La Communauté internationale multiplie les appels à la raison
PORT-AU-PRINCE, 29 Mai – Deux avertissements coup sur coup de la communauté internationale que notre pays ne peut continuer comme il va.
C’est la semaine précédente une mission onusienne composée de représentants de 11 pays et conduite par le diplomate canadien Max Blanchard qui, après une visite spéciale de deux jours, au nom du Conseil de sécurité de l’ONU et de l’Ecosoc (conseil économique et social), constate que Haïti se trouve dans une crise aigue et qu’en même temps que les problèmes politiques, sinon à cause de ceux-ci, le pays a fait un plongeon vertigineux et qu’il faut, toutes affaires cessantes, une ‘assistance humanitaire pour au moins 2 millions et demi’ de personnes.
Tout aussi préoccupants pour la mission spéciale onusienne la question des gangs armés ainsi que le sort des quartiers sur lesquels règnent ces derniers.
D’après Max Blanchard, la prochaine ‘mission politique spéciale’ qui succédera en octobre prochain à la Minujusth (mission de l’ONU pour l’appui à la justice en Haïti) devra aussi se colleter avec ‘les défis posés par les questions liées aux gangs éparpillés un peu partout dans le pays. Il faut toucher au symptôme mais aussi à la racine de certains de ces problèmes.’
Tous problèmes qui ne semblent cependant pas effleurer l’esprit de la plupart des acteurs politiques haïtiens qui se battent comme des chiffonniers qui ne semblent pas voir le bout de leur nez.
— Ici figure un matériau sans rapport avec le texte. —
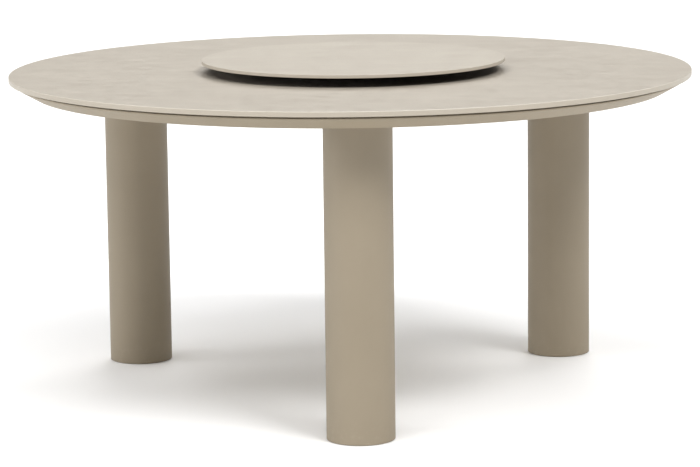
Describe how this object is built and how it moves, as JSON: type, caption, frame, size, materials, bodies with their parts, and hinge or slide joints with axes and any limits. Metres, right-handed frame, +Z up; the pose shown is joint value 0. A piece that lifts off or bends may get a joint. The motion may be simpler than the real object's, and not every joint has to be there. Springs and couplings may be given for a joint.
{
  "type": "dining table with lazy susan",
  "caption": "Round stone-topped dining table on tubular legs, with a bevelled metal rim under the top and a low free-standing turntable on it.",
  "frame": {"origin": "on the floor, on the table's vertical axis", "axes": "+Z up, -Y towards the front leg, +X to the right of someone who faces the front leg"},
  "size_m": [1.5998, 1.5998, 0.78],
  "materials": {
    "sintered_stone_top": "satin",
    "sintered_stone_disc": "satin",
    "powder_coat": "satin",
    "clear_silicone": "satin",
    "black_rubber": "matte",
    "brass": "satin",
    "zinc_plated_steel": "satin",
    "black_nylon": "matte",
    "anodised_aluminium": "satin",
    "bearing_steel": "polished"
  },
  "bodies": {
    "table": {"tabletop_slab": "sintered_stone_top", "rim_ring": "powder_coat", "fixing_tabs": "powder_coat", "hub_tube": "powder_coat", "hub_plate": "powder_coat", "arm_front": "powder_coat", "arm_front_right": "powder_coat", "arm_rear_right": "powder_coat", "arm_rear": "powder_coat", "arm_rear_left": "powder_coat", "arm_front_left": "powder_coat", "mounting_plate_front": "powder_coat", "mounting_plate_rear_right": "powder_coat", "mounting_plate_rear_left": "powder_coat", "leg_front": "powder_coat", "leg_rear_right": "powder_coat", "leg_rear_left": "powder_coat", "leg_cap_front": "powder_coat", "leg_cap_rear_right": "powder_coat", "leg_cap_rear_left": "powder_coat", "leg_base_front": "powder_coat", "leg_base_rear_right": "powder_coat", "leg_base_rear_left": "powder_coat", "slab_pads": "clear_silicone", "screw_washers": "black_rubber", "slab_inserts": "brass", "fixing_screws": "zinc_plated_steel", "leg_bolts": "zinc_plated_steel", "bolt_washers": "zinc_plated_steel", "foot_nuts": "zinc_plated_steel"},
    "foot_front": {"foot_stud_front": "zinc_plated_steel", "foot_pad_front": "black_nylon"},
    "foot_rear_right": {"foot_stud_rear_right": "zinc_plated_steel", "foot_pad_rear_right": "black_nylon"},
    "foot_rear_left": {"foot_stud_rear_left": "zinc_plated_steel", "foot_pad_rear_left": "black_nylon"},
    "turntable_base": {"fixed_race": "anodised_aluminium", "rubber_feet": "black_rubber"},
    "turntable_top": {"turntable_disc": "sintered_stone_disc", "bond_pads": "clear_silicone", "turning_race": "anodised_aluminium"},
    "ball_ring": {"race_balls": "bearing_steel", "ball_cage": "black_nylon"}
  },
  "joints": [
    {"name": "foot_front_screw", "type": "slide", "parent": "table", "child": "foot_front", "axis": [0, 0, 1], "range_m": [-0.01, 0]},
    {"name": "foot_rear_right_screw", "type": "slide", "parent": "table", "child": "foot_rear_right", "axis": [0, 0, 1], "range_m": [-0.01, 0]},
    {"name": "foot_rear_left_screw", "type": "slide", "parent": "table", "child": "foot_rear_left", "axis": [0, 0, 1], "range_m": [-0.01, 0]},
    {"name": "turntable_lift", "type": "slide", "parent": "table", "child": "turntable_base", "axis": [0, 0, 1], "range_m": [0, 0.15]},
    {"name": "turntable_spin", "type": "hinge", "parent": "turntable_base", "child": "turntable_top", "pos_m": [0.007, -0.038, 0.76225], "axis": [0, 0, 1], "continuous": true},
    {"name": "ball_ring_spin", "type": "hinge", "parent": "turntable_base", "child": "ball_ring", "pos_m": [0.007, -0.038, 0.76225], "axis": [0, 0, 1], "continuous": true}
  ],
  "couplings": [
    {"joint": "ball_ring_spin", "follows": "turntable_spin", "ratio": 0.50904}
  ]
}
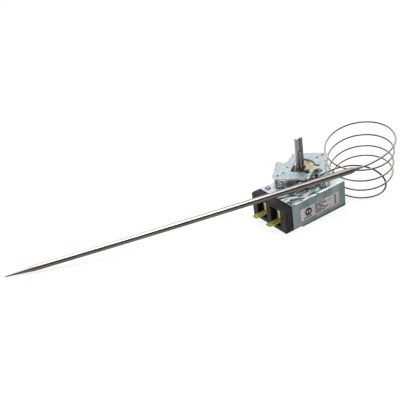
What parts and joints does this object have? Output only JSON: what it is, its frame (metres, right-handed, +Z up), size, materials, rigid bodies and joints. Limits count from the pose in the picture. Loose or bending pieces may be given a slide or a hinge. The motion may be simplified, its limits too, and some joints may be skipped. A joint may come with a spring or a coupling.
{
  "type": "capillary thermostat",
  "caption": "Control with a snap switch in a zinc case, a D shaft on a raised mounting plate, blade terminals and a coiled capillary with a long sensing bulb.",
  "frame": {"origin": "on the control shaft's axis, at the top face of the mounting plate", "axes": "+Z up the shaft towards the knob, +X along the case towards the capillary coil, +Y to the back; the blade terminals point to -X"},
  "size_m": [0.344, 0.1528, 0.0712],
  "materials": {
    "zinc": "bright zinc plate with a faint blue tint",
    "phenolic": "moulded black, semi matte",
    "brass": "plain brass, lightly dulled",
    "bronze": "dull bronze",
    "stainless": "drawn tube, satin",
    "steel": "turned, satin",
    "nickel": "nickel plated",
    "silver": "polished contact metal"
  },
  "bodies": {
    "housing": {"case_cover": "zinc", "switch_base": "phenolic", "mounting_bridge": "zinc", "case_rivets": "zinc", "window_plate": "bronze", "bearing_strip": "zinc", "hub_bushing": "brass", "stop_pin": "zinc", "cover_screws": "zinc", "terminal_common": "brass", "terminal_load": "brass", "terminal_rivets": "nickel", "load_bracket": "brass", "common_bracket": "brass", "fixed_contact": "silver", "capsule": "stainless", "capillary_tube": "stainless", "capillary_sleeve": "bronze", "sensing_bulb": "stainless", "lever_bracket": "zinc", "lever_pin": "steel"},
    "shaft": {"control_shaft": "steel", "stop_disc": "bronze", "retaining_ring": "steel"},
    "nut": {"range_nut": "brass"},
    "lever": {"lever": "zinc", "range_spring": "steel", "calibration_screw": "brass"},
    "push_pin": {"transfer_pin": "phenolic"},
    "button": {"capsule_button": "stainless"},
    "blade": {"switch_blade": "bronze", "moving_contact": "silver"}
  },
  "joints": [
    {"name": "shaft_turn", "type": "hinge", "parent": "housing", "child": "shaft", "pos_m": [0, 0, 0], "axis": [0, 0, 1], "range_deg": [-135, 165]},
    {"name": "nut_slide", "type": "slide", "parent": "housing", "child": "nut", "axis": [0, 0, 1], "range_m": [-0.00071, 0.00058], "deforming": ["range_spring"]},
    {"name": "lever_tilt", "type": "hinge", "parent": "housing", "child": "lever", "pos_m": [-0.017, 0, -0.0151], "axis": [0, -1, 0], "range_deg": [0, 1.5], "stiffness_Nm_per_rad": 0.05},
    {"name": "push_slide", "type": "slide", "parent": "housing", "child": "push_pin", "axis": [0, 0, 1], "range_m": [0, 0.0009445]},
    {"name": "button_slide", "type": "slide", "parent": "housing", "child": "button", "axis": [0, 0, 1], "range_m": [0, 0.0005518]},
    {"name": "blade_flex", "type": "hinge", "parent": "housing", "child": "blade", "pos_m": [-0.0202, 0.0022, -0.028], "axis": [0, -1, 0], "range_deg": [0, 1.39]}
  ],
  "couplings": [
    {"joint": "nut_slide", "follows": "shaft_turn", "m_per_rad": -0.00023873},
    {"joint": "push_slide", "follows": "lever_tilt", "m_per_rad": 0.036},
    {"joint": "button_slide", "follows": "lever_tilt", "m_per_rad": 0.021},
    {"joint": "blade_flex", "follows": "lever_tilt", "ratio": 0.91837}
  ]
}
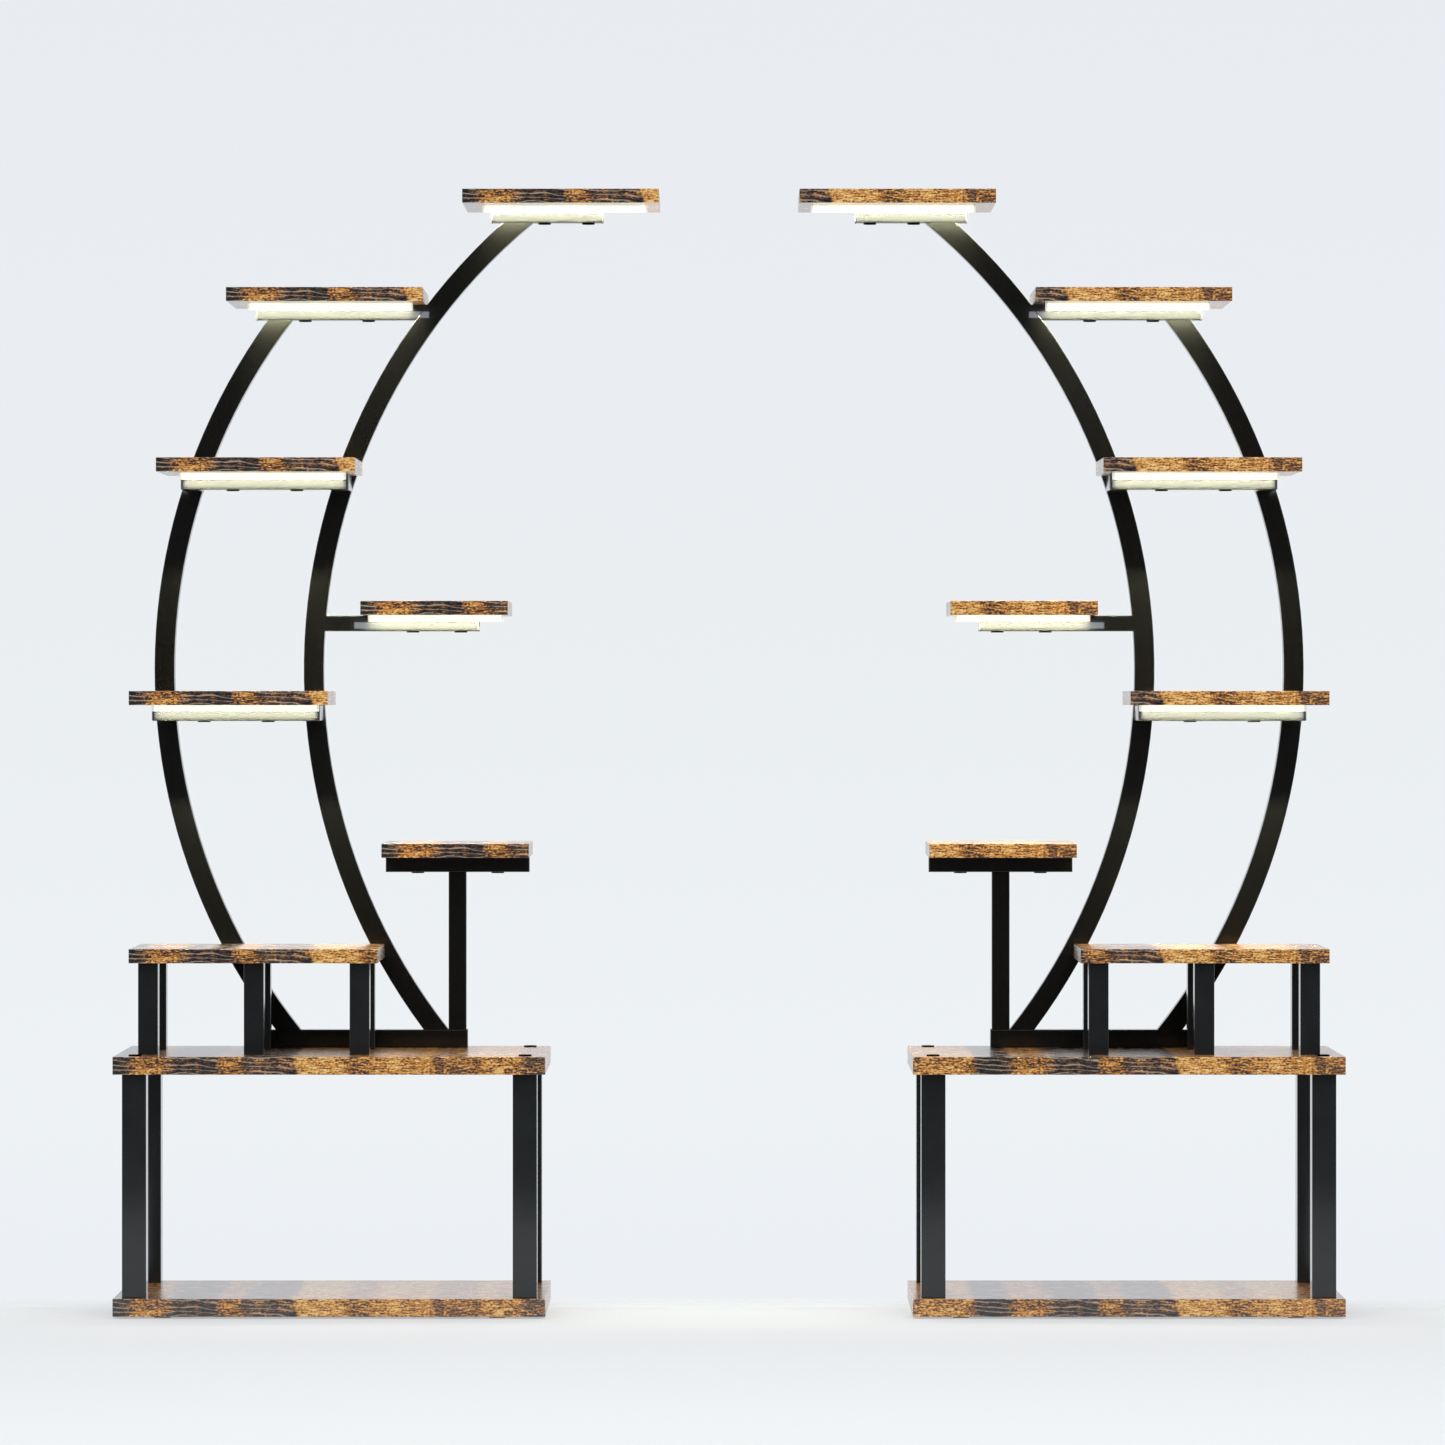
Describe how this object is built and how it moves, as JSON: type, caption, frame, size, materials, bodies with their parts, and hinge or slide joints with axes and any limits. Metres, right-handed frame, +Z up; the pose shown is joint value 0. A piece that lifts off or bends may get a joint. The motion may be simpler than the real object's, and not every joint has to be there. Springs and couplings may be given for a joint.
{
  "type": "plant stand with grow lights",
  "caption": "Pair of mirrored, curved plant stands: board base and bench, bent-tube frame, wooden shelves with light bars beneath.",
  "frame": {"origin": "on the floor, midway between the two stands and midway from front to back", "axes": "+X along the set to the right seen from the front, -Y is the front, +Z is up"},
  "size_m": [1.727, 0.3626, 1.595],
  "materials": {
    "rustic_board": "satin melamine with a rustic-brown wood print",
    "black_steel": "fine matte powder coat",
    "black_bolt": "black oxide",
    "zinc_steel": "zinc plated",
    "pad_rubber": "matte",
    "circuit_board": "white solder mask",
    "channel_aluminium": "plain extruded",
    "diffuser_plastic": "opal, lit from inside",
    "cap_plastic": "moulded",
    "plug_plastic": "moulded"
  },
  "bodies": {
    "root": {"base_screws": "zinc_steel", "bench_bolts": "black_bolt", "foot_pads": "pad_rubber", "led_strips": "circuit_board", "left_base_board": "rustic_board", "left_bench_board": "rustic_board", "left_column": "black_steel", "left_column_beam": "black_steel", "left_column_shelf": "rustic_board", "left_fourth_bracket": "black_steel", "left_fourth_shelf": "rustic_board", "left_frame_rail": "black_steel", "left_front_inner_post": "black_steel", "left_front_outer_post": "black_steel", "left_inner_arc": "black_steel", "left_outer_arc": "black_steel", "left_rear_inner_post": "black_steel", "left_rear_outer_post": "black_steel", "left_riser_board": "rustic_board", "left_riser_legs": "black_steel", "left_second_beam": "black_steel", "left_second_shelf": "rustic_board", "left_side_arm": "black_steel", "left_side_shelf": "rustic_board", "left_third_bracket": "black_steel", "left_third_shelf": "rustic_board", "left_top_beam": "black_steel", "left_top_shelf": "rustic_board", "light_channels": "channel_aluminium", "light_diffusers": "diffuser_plastic", "light_end_caps": "cap_plastic", "rail_bolts": "black_bolt", "right_base_board": "rustic_board", "right_bench_board": "rustic_board", "right_column": "black_steel", "right_column_beam": "black_steel", "right_column_shelf": "rustic_board", "right_fourth_bracket": "black_steel", "right_fourth_shelf": "rustic_board", "right_frame_rail": "black_steel", "right_front_inner_post": "black_steel", "right_front_outer_post": "black_steel", "right_inner_arc": "black_steel", "right_outer_arc": "black_steel", "right_rear_inner_post": "black_steel", "right_rear_outer_post": "black_steel", "right_riser_board": "rustic_board", "right_riser_legs": "black_steel", "right_second_beam": "black_steel", "right_second_shelf": "rustic_board", "right_side_arm": "black_steel", "right_side_shelf": "rustic_board", "right_third_bracket": "black_steel", "right_third_shelf": "rustic_board", "right_top_beam": "black_steel", "right_top_shelf": "rustic_board", "riser_screws": "zinc_steel", "riser_studs": "zinc_steel", "shelf_bolts": "black_bolt", "tube_plugs": "plug_plastic"}
  },
  "joints": []
}
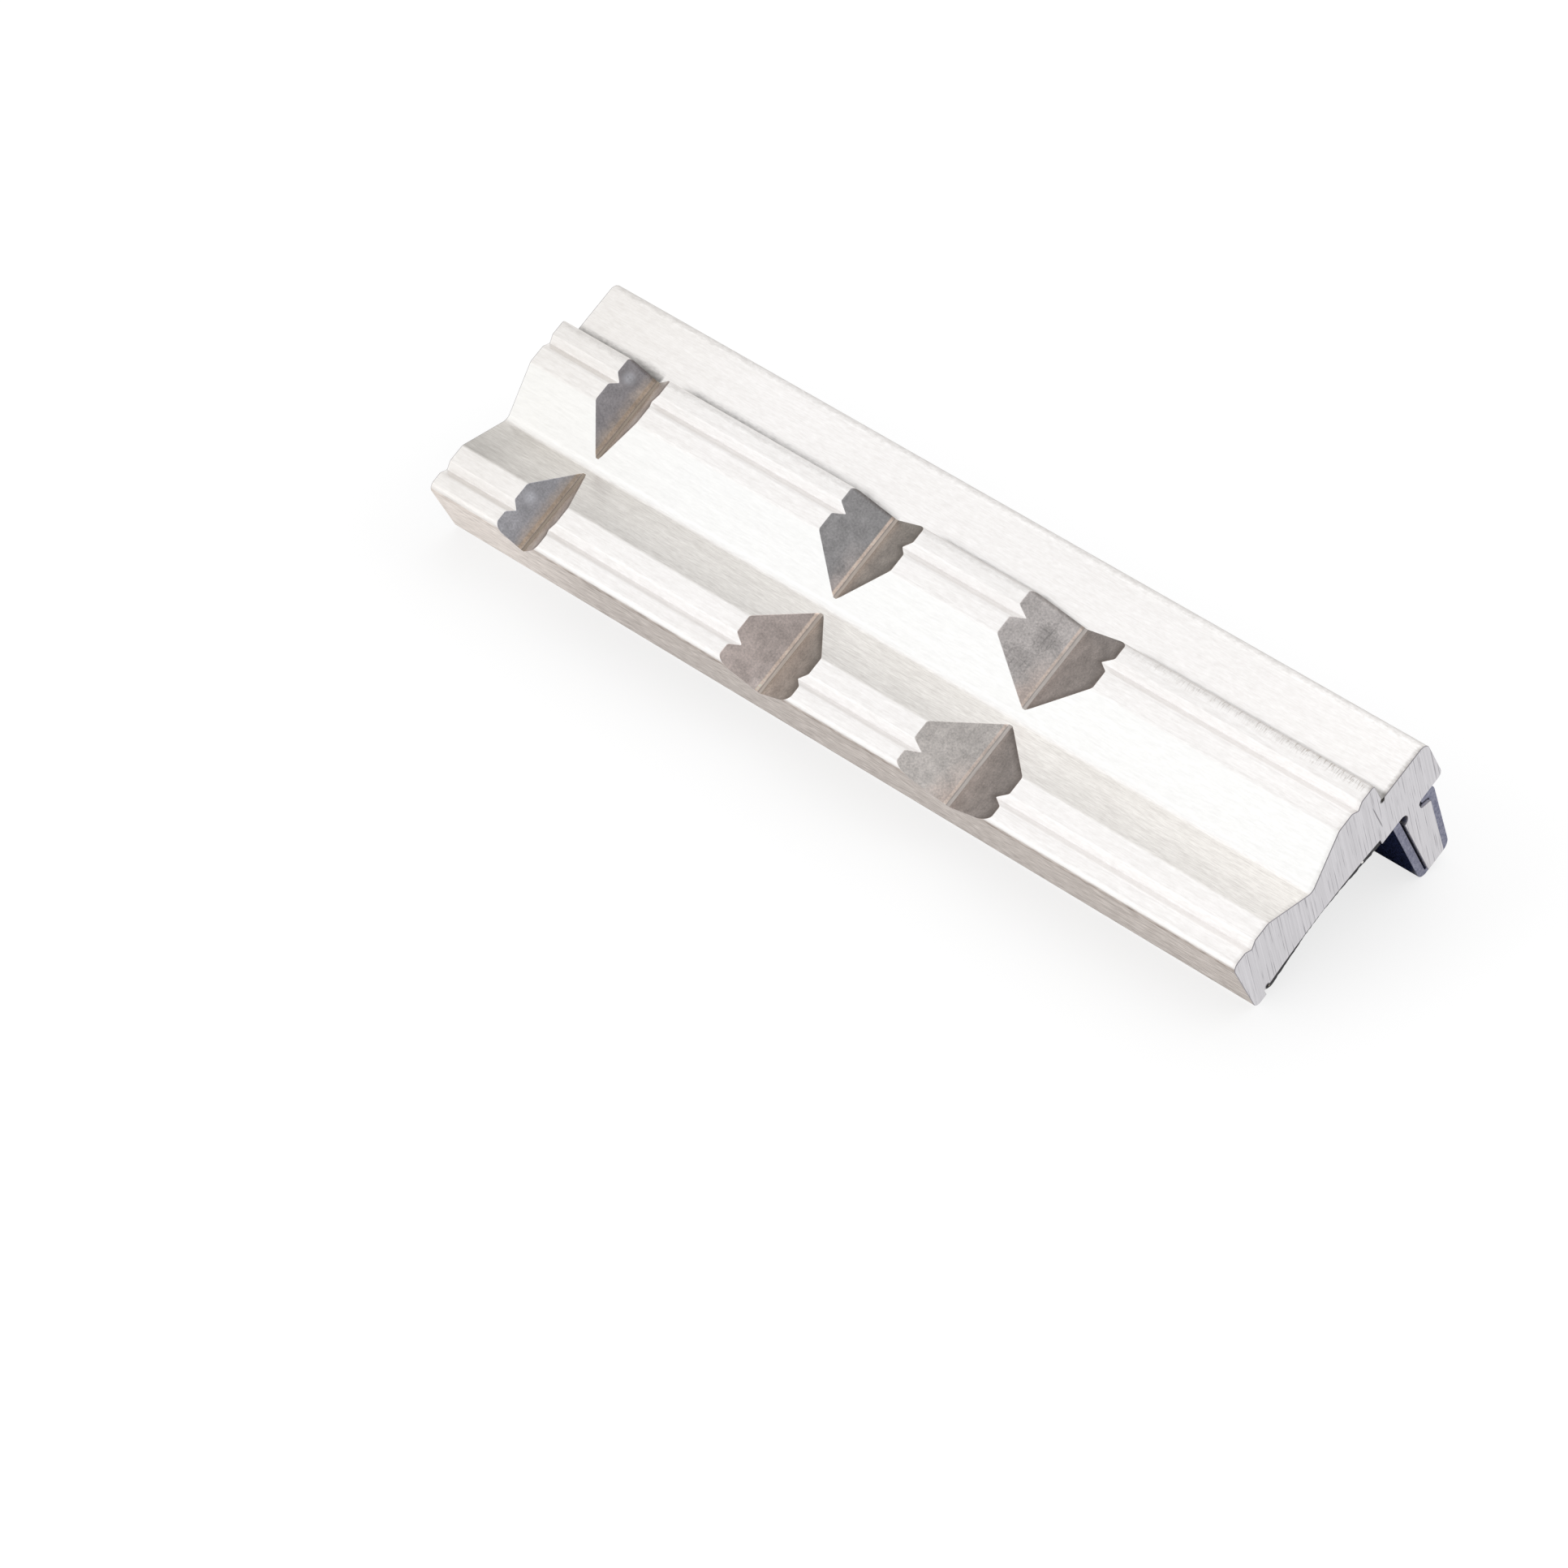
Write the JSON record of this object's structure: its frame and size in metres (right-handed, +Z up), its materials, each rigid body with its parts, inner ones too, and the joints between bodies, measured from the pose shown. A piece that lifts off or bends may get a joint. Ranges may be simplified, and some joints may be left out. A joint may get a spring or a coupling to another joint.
{
  "type": "prismatic soft jaw",
  "caption": "Aluminium soft jaw for a bench vice, with V grooves along and across its work face, a ledge, a magnet sheet in its back and a plastic cover on its rib.",
  "frame": {"origin": "middle of the footprint of the jaw as it lies at rest, on the ground", "axes": "+X along the jaw towards its end by the largest notch, +Z up, +Y from the plate's lower edge towards the ledge; the work face leans up at the rest tilt of 26.8 degrees about X"},
  "size_m": [0.125, 0.038, 0.0206],
  "materials": {
    "aluminium": "satin, drawn lengthwise, with sawn ends and milled notches",
    "magnet_sheet": "matte, with fine glitter at the cut ends",
    "navy_plastic": "glossy, with matte cut ends"
  },
  "bodies": {
    "root": {"jaw_body": "aluminium", "magnet_strip": "magnet_sheet", "clip_cover": "navy_plastic"}
  },
  "joints": []
}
Et justement afin que nul n’en ignore, voici la Délégation de l’Union européenne qui moins d’une semaine plus tard, tente elle aussi de nous remettre sur les rails.
Allant droit au but, la longue déclaration de l’UE souligne que ‘le pays reste depuis près de deux mois dans l’attente de la ratification d’un nouveau gouvernement.’
Relevant les conséquences immédiates de ce raidissement : c’est la gourde qui fond comme beurre au soleil, la pauvreté qui s’aggrave et l’investissement à l’arrêt … ainsi qu’une profonde détérioration de la sécurité et de la situation des droits humains.
Et pour finir, incertitudes sur la tenue des législatives prévues en octobre prochain … ce pour ‘prévenir le vide institutionnel’.
Or toutes choses peut-être que les politiques haïtiens non seulement ne pensent pas à arrêter mais peut-être au contraire qu’ils souhaitent provoquer, tant leur comportement est déroutant.
La seule porte de sortie, selon la Délégation de l’UE, c’est ‘un dialogue inter-haïtien franc et inclusif, sans pré-conditions, en vue de parvenir à un projet national fédérateur.’
Oui, un projet national fédérateur, c’est-à-dire qui unisse tous autour de lui. C’est-à-dire exactement ce que refusent les acteurs politiques haïtiens, ceux de tout bord, car en bon créole : ‘ti barik mayi a twò piti’, traduisez : y en a pas assez pour tout le monde.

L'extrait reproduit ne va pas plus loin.